There are four paths on each tile only one of which you can travel on. When it’s your turn take a good look at the three tiles you have and ideally choose one that will help you remain around the center of the board.  When the tile is placed your marker travels down the path that continues the path your currently on and sits on the end of it. Each tile much be placed in such a way so it continues your journey every time you have a turn.

Before the game commences all players place their marker between the two short beige lines on any square on the edge of the board. The first player will do his first and then all the other players in a clockwise direction will place there markers one-by-one.

The oldest player begins the game. He places a tile in front of his or her marker then moves the marker to the path’s end. When a tile is placed on the board the player may pick up another tile from the deck to replace it. That is considered a turn after which the other players in a clockwise direction will take their turns one at a time.

If a player adjacent to you places a tile so that it allows you to continue your journey move your marker to the end of that path even though it’s not your turn. This means that a cleverly placed tile by an opponent could doom you to the board’s edge. If a player is eliminated his hand of tiles are shuffled into the draw pile.

The first turn. The player on the right chooses to go up the right path while the player on the left chooses the left path. They then move their marker to the end of the path.

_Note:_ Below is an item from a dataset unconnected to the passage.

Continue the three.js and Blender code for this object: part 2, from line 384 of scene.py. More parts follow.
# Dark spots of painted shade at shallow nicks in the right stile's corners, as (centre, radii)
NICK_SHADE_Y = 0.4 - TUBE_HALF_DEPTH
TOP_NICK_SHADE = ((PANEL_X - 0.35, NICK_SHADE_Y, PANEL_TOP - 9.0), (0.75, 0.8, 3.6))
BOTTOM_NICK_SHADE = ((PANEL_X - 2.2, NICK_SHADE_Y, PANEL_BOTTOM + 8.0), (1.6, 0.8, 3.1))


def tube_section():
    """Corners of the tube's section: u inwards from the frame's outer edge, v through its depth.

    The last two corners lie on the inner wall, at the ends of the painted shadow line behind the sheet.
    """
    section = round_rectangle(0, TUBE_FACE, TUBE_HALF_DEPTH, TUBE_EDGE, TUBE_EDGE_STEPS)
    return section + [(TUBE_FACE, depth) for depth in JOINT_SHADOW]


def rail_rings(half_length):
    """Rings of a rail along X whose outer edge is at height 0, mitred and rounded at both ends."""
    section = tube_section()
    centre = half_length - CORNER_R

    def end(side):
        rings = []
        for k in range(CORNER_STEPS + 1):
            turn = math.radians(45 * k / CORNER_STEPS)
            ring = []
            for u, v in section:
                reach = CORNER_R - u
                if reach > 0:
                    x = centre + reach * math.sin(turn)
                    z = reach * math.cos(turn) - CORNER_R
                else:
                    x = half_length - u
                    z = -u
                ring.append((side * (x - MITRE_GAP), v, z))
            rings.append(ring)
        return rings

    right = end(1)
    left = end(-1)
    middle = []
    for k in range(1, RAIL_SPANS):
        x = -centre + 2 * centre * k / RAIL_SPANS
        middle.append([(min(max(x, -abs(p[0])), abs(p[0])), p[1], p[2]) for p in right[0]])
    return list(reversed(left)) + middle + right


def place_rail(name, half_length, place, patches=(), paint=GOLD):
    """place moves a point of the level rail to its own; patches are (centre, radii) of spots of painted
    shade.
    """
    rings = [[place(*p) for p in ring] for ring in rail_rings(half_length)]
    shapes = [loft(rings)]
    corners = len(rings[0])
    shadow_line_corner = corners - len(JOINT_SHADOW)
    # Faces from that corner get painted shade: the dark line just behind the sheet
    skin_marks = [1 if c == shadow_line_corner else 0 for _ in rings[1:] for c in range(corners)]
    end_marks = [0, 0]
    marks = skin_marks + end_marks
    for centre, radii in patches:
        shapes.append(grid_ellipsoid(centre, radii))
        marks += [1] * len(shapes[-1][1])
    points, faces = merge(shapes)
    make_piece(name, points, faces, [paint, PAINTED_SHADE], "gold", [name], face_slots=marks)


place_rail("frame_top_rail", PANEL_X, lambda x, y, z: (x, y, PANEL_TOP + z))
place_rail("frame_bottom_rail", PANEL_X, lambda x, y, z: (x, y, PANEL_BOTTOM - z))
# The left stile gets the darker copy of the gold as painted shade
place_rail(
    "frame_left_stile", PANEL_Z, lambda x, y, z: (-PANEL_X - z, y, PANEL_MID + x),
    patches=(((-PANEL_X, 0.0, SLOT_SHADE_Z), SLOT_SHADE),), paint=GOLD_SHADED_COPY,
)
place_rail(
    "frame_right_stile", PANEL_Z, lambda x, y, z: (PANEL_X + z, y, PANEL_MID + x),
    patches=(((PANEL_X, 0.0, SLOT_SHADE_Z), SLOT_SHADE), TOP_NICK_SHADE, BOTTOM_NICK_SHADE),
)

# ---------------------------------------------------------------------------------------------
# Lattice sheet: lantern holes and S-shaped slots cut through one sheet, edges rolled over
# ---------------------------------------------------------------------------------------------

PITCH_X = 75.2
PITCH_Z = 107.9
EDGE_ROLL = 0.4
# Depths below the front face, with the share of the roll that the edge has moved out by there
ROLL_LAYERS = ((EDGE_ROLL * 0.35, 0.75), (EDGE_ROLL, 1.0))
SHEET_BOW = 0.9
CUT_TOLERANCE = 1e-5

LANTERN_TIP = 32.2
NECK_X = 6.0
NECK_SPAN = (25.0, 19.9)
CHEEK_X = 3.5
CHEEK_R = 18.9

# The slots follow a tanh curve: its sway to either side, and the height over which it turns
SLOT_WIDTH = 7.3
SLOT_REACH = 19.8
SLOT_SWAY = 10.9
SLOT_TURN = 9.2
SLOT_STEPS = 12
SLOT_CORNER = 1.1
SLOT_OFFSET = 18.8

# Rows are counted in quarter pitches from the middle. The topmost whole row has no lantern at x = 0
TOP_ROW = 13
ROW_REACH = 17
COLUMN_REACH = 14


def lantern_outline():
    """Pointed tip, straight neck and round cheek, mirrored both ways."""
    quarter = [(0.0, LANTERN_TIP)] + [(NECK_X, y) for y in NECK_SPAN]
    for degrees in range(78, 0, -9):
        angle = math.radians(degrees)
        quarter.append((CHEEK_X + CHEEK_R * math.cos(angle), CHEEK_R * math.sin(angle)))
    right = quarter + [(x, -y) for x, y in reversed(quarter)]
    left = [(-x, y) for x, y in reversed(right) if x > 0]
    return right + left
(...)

The first turn. The player on the right chooses to go up the  left path while the player on the left chooses the right path. They then move their marker to the end of the path and pick up a tile from the draw pile.

The player on the left puts a tile next to his and continues up the path. The player on the right continues the path by placing a tile in front of him.

The player on the right continues the path by placing a tile in front of him while the player on the left puts a tile next to his. They move their markers to the end of the path and take another tile from the draw pile.

The player on the right places another card. Since this move continues the path of the other player he also gets to move his marker at the same time even though it's not his turn.

The player on the right places another card. Since this move continues the path of the other player he also gets to move his marker at the same time even though it’s not his turn.

The Dragon Tile

In a game with a lot of players the draw pile will eventually get used up and players will end up having less than the three tiles they are entitled to. If a player can’t pick up from the draw pile he or she takes the dragon tile instead. When a player is eliminated from the game and his or her tiles are placed to form a new draw pile the player with the dragon card gets to pick the top one first. The dragon tile is then set aside awaiting to be picked up again by another player who isn’t able to pick up a tile.

A Few Rules to Observe

Player Paths Must Not Connect

For example, you place a tile that suddenly causes your marker to collide with another players because you’re on the same path. The two players on the same path are eliminated from the game.

Always Avoid the Edge is Possible

You cannot deliberately play a card that sends your marker to the edge of the board if you have one that allows you to avoid it.

Player With Dragon Tile Eliminated

If the player with the dragon tile is eliminated it gets passed clockwise to the next player who has fewer than three tiles.

All Tiles Played

If two players remain on the board and all the tiles are used up a tie is declared.

All Remaining Players Eliminated in the Same Turn

These players are declared the winners.

Tsuro: The Game of the Path Conclusion

Tsuro: The Game of the Path is a lot of fun to play and sweetens the deal with some eye candy. As any hardcore gamer will tell you it’s a great idea to have some short games in your collection. Friends sometimes arrive late to a game or you’re waiting for them to finish another game. Tsuro fits the bill as a great filler game while you’re waiting to start the main game.